I tend to be a worrier

so much so that in the early years of our relationship (ie pre-children and poverty) my husband would say, “what are you thinking about?” to which I could reply with any of the following
– “how are we ever going to solve poverty in the third world”
– “I can’t believe the logging of old-growth forests continues and that the notion of jobs is the main proponent of sustaining its existence”
– “why on earth is it a battle to ensure whaling is outlawed and that the world continually gets sold, and accepts the pup, that Japan is whaling for science”
– “just how irritating it is that white collar crimes, which can dessimate the lives of far more than a robery or even a murder, but the punishments are so light in comparison”
… you get the picture. These things occupied and indeed, on occassion, could keep me awake at night.
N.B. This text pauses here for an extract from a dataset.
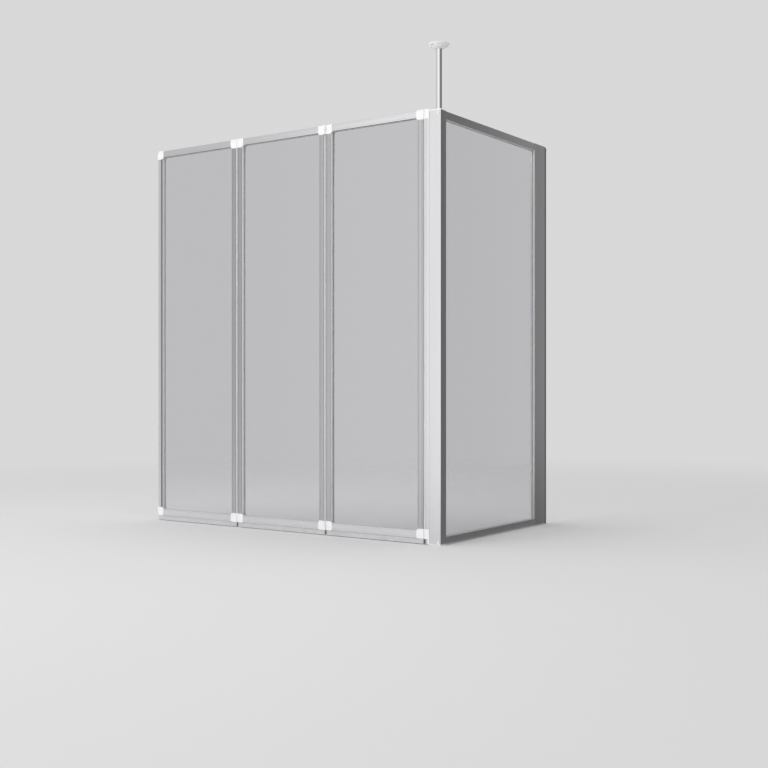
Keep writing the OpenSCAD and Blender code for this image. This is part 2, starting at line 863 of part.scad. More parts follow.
module side_rail_screw_caps() {
    color(WHITE) for (z = [side_boss, post_top - side_boss])
        translate([side_x, post_front, z]) rotate([90, 0, 0]) {
            cylinder(r1 = cover_r, r2 = cover_r - cover_step, h = cover_h);
            translate([0, 0, -post_wall - cover_grip])
                cylinder(r = cover_r - cover_step - fit, h = post_wall + cover_grip + e);
        }
}

module wall_profile() {
    color(ALU_SIDE) translate([wall_profile_x0, side_y1 - wall_profile_d, 0]) difference() {
        linear_extrude(post_top - wall_cap_h) difference() {
            cornered(wall_profile_w, wall_profile_d, [0, 0, wall_edge_r, wall_edge_r]);
            translate([profile_wall, -e])
                square([wall_profile_w - 2 * profile_wall, wall_profile_d - 2 * profile_wall + e]);
        }
        for (i = [-1:1])
            translate([wall_profile_w / 2, wall_profile_d + e,
                       screen_h / 2 + i * wall_hole_pitch]) rotate([90, 0, 0])
                cylinder(r = wall_hole_r, h = 3 * profile_wall);
        for (z = lock_z)
            translate([-e, lock_y - side_y1 + wall_profile_d, z]) rotate([0, 90, 0])
                cylinder(r = screw_r + fit, h = profile_wall + 2 * e);
    }
}

module wall_profile_cap() {
    inside = wall_profile_w - 2 * profile_wall - 2 * fit;
    color(ALU_SIDE) {
        translate([wall_profile_x0, sleeve_end + fit, post_top - wall_cap_h])
            mirror([1, 0, 0]) rotate([0, -90, 0]) linear_extrude(wall_profile_w)
                cornered(wall_cap_h, wall_show - fit, [0, 0, cap_corner_r, 0]);
        translate([wall_profile_x0 + profile_wall + fit, sleeve_end + 1,
                   post_top - wall_cap_h - cap_tenon])
            cube([inside, wall_show - 2 * profile_wall - 1 - fit, cap_tenon + 1]);
    }
}

module side_adjusting_screws() {
    color(STEEL) for (z = lock_z)
        translate([side_x0, lock_y, z]) rotate([0, -90, 0])
            screw(sleeve_wall + slide_fit + profile_wall + lock_thread);
}

module side_adjusting_screw_caps() {
    color(WHITE) for (z = lock_z)
        translate([side_x0, lock_y, z]) rotate([0, -90, 0]) difference() {
            cylinder(r1 = head_r + 2 * cover_h, r2 = head_r + cover_h, h = head_h + cover_h);
            translate([0, 0, -e]) cylinder(r = head_r + fit, h = head_h + fit + e);
        }
}

// ==== What is drawn

wall_profile();
wall_profile_cap();
side_wall_stile();
side_top_rail();
side_bottom_rail();
side_glass();
side_gasket();
side_adjusting_screws();
side_adjusting_screw_caps();
side_rail_screws();
side_rail_screw_caps();
corner_post();
post_top_cap();
post_foot_cap();
support_pole();
ceiling_flange();
flange_grub_screw();
fixed_stile();
fixed_stile_screws();
fixed_hinge_blocks();
fixed_block_screws();
hinge_pins(0, axis_back);  // fixed_hinge_pins
fixed_stile_at() seam_seal();  // fixed_seam_seal
fixed_rim_seal();

panel_frame(0) right_hand() panel_stile(false);  // right_panel_right_stile
panel_frame(0) panel_stile(false);  // right_panel_left_stile
panel_frame(0) top_rail();  // right_panel_top_rail
panel_frame(0) bottom_rail();  // right_panel_bottom_rail
panel_frame(0) panel_glass();  // right_panel_glass
panel_frame(0) panel_gasket();  // right_panel_gasket
panel_frame(0) right_hand() left_blocks(axis_back, true);  // right_panel_right_blocks
panel_frame(0) left_blocks(axis_front, false);  // right_panel_left_blocks
panel_frame(0) panel_screws();  // right_panel_screws
panel_frame(0) bottom_seal();  // right_panel_bottom_seal
hinge_pins(1, axis_front);  // right_panel_hinge_pins

panel_frame(1) right_hand() panel_stile(true);  // middle_panel_right_stile
panel_frame(1) panel_stile(false);  // middle_panel_left_stile
panel_frame(1) top_rail();  // middle_panel_top_rail
panel_frame(1) bottom_rail();  // middle_panel_bottom_rail
panel_frame(1) panel_glass();  // middle_panel_glass
panel_frame(1) panel_gasket();  // middle_panel_gasket
panel_frame(1) right_hand() left_blocks(axis_front, true);  // middle_panel_right_blocks
panel_frame(1) left_blocks(axis_back, false);  // middle_panel_left_blocks
panel_frame(1) panel_screws();  // middle_panel_screws
panel_frame(1) bottom_seal();  // middle_panel_bottom_seal
hinge_pins(2, axis_back);  // middle_panel_hinge_pins
panel_frame(1) right_hand() seam_seal();  // middle_panel_seam_seal

panel_frame(2) right_hand() panel_stile(true);  // left_panel_right_stile
panel_frame(2) color(ALU) translate([0, 0, frame_z0])  // left_panel_free_stile
        linear_extrude(frame_z1 - frame_z0) free_section();
panel_frame(2) top_rail();  // left_panel_top_rail
panel_frame(2) bottom_rail();  // left_panel_bottom_rail
panel_frame(2) panel_glass();  // left_panel_glass
panel_frame(2) panel_gasket();  // left_panel_gasket
panel_frame(2) right_hand() left_blocks(axis_back, true);  // left_panel_right_blocks
panel_frame(2) left_blocks(undef, false, free_corner);  // left_panel_free_blocks
panel_frame(2) panel_screws();  // left_panel_screws
panel_frame(2) bottom_seal();  // left_panel_bottom_seal
panel_frame(2) right_hand() seam_seal();  // left_panel_seam_seal
panel_frame(2) edge_seal();  // left_panel_edge_seal
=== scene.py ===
import math

import bpy
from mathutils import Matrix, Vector


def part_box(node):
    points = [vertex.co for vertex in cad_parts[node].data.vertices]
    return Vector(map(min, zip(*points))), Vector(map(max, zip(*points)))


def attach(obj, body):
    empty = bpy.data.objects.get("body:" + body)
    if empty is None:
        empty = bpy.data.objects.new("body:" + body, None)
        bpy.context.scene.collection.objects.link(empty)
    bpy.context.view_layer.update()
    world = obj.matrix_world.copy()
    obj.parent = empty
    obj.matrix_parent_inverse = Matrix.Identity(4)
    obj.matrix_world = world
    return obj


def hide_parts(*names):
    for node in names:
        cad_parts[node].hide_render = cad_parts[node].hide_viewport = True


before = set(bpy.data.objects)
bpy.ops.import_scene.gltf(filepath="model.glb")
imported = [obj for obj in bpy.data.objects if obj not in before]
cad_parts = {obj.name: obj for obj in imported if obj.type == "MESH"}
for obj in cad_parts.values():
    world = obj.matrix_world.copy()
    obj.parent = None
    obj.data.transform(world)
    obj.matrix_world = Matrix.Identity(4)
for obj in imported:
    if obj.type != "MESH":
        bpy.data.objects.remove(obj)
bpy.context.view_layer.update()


# ---- Wall profile and its cap ----------------------------------------------------------
# The first piece to be screwed on is an aluminium U profile. Only its outer strip shows,
# with a cap on top whose outer corner is round. A bar is pulled from its flat section.
MM = 0.001
HAIR = 0.001 * MM  # places that are nearer than this are one
X, Y, Z = range(3)
TURNS = [(0, math.pi / 2, 0), (math.pi / 2, 0, 0), (0, 0, 0)]  # from upright to each axis


class Value:
    """A shader socket that is worked with by operators, each adding its Math node."""

    def __init__(self, tree, socket):
        self.tree, self.socket = tree, socket

    def result(self, operation, *terms):
        return node(self.tree, "ShaderNodeMath", {"operation": operation}, terms)

    def __add__(self, other):
        return self.result("ADD", self, other)

    def __sub__(self, other):
        return self.result("SUBTRACT", self, other)

    def __rsub__(self, other):
        return self.result("SUBTRACT", other, self)

    def __mul__(self, other):
        return self.result("MULTIPLY", self, other)

    __radd__, __rmul__ = __add__, __mul__

    def at_least(self, limit):
        return self.result("MAXIMUM", self, limit)

    def at_most(self, limit):
        return self.result("MINIMUM", self, limit)


def node(tree, kind, settings, inputs, output=0):
    """Adds a node, sets its settings, then its sockets by number or by name."""
    made = tree.nodes.new(kind)
    for name, setting in settings.items():
        setattr(made, name, setting)
    for key, value in inputs.items() if isinstance(inputs, dict) else enumerate(inputs):
        if isinstance(value, Value):
            tree.links.new(value.socket, made.inputs[key])
        else:
            made.inputs[key].default_value = value
    return Value(tree, made.outputs[output]) if made.outputs else None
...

So here we are – these issues still remain, we have a government soon to be in absolute power that consistently allies itself to countries that bully others with the mindset of ‘its my way or the highway’ and are willing to swallow any notion of humanity in the name of policy, security or just some irrational moral high-ground.
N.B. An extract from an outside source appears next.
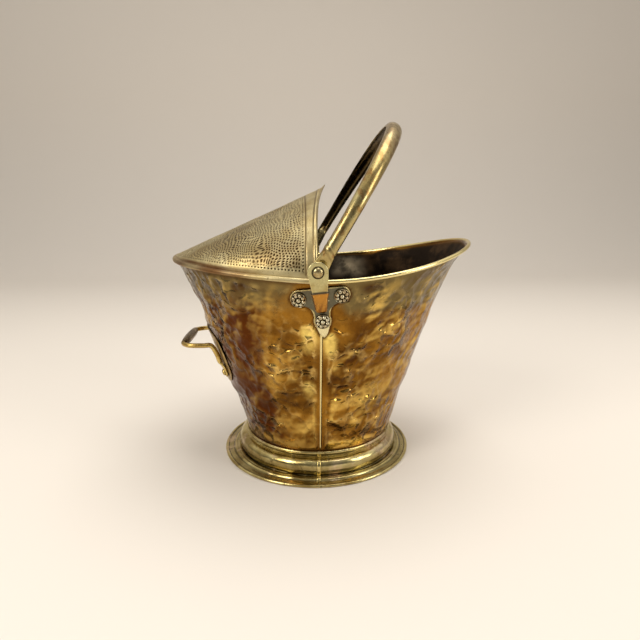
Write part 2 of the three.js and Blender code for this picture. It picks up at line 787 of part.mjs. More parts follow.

These things still keep me awake and still worry me. Now I just have concerns about the welfare of our children and our woeful seemingly never-ending financial plight too.

Ain’t life grand.

Bumpy chunky ride

Well, we’re entering into week 8. If week 7 was anything to go by its going to be a pretty bumby ride.
Chef came home early from work on Wednesday with gastro. I’d felt off all day but put it down to tiredness/morning sickness. Anyway, we got to about 6pm and bang, the spewing started.
He was in bed and had been since he got home, so Mum had been on kid duty, not even realising Chef was home in bed. I got the kids through dinner, bath and bedtime and then collapsed on the lounge in between bouts of vomiting and diarrhoea. Nice I know.
Anyway, the night before, I’d had a bright red bleed, so was pretty anxious as it was. It had turned to old blood on Wednesday, but still enough to put ‘dots’ on the pad. Then I got a temperature.
Two things you MUST avoid in first trimester – any virus and temperatures. So I was feeling pretty peachy as the baby was conceived when I was on antibiotics AND taking the pill. If this kid comes out half normal we’ll be laughing.
So – at 10 that night, I call labour floor and ask for their suggestions. They’re relpy goes along the lines of, if you’re miscarrying, which it sounds like you are, then we can’t and won’t do anything to stop it. They suggested I go to our local hospital, get a maxalon shot and try and rest. So off I go.
Sweet, sweet maxolon. oh beautiful drug to make the pain go away. Four hours and one shot in the arse later, I was on my way home. Told to REST.
I get into bed at around 1am. The next morning, CHEF DOES NOT EVEN GET UP AND HELP ME WITH THE CHILDREN. I mean, if your partner is going through a suspected miscarriage, wouldn’t you FRIGGIN’ GET OUT OF BED? No matter how sick you are? But no, not only did he stay in bed, EVEN AFTER I had let him sleep the whole afternoon and evening the night before as I was vomitting and pooing AS WELL – he couldn’t even do that.
He hasn’t apologised since, he hasn’t asked how I am, he hasn’t asked about the bleeding and HE HAS SLEPT IN EVERY SINGLE DAY since then.
I SOOOOO love it when my husband checks out of our marriage and our family.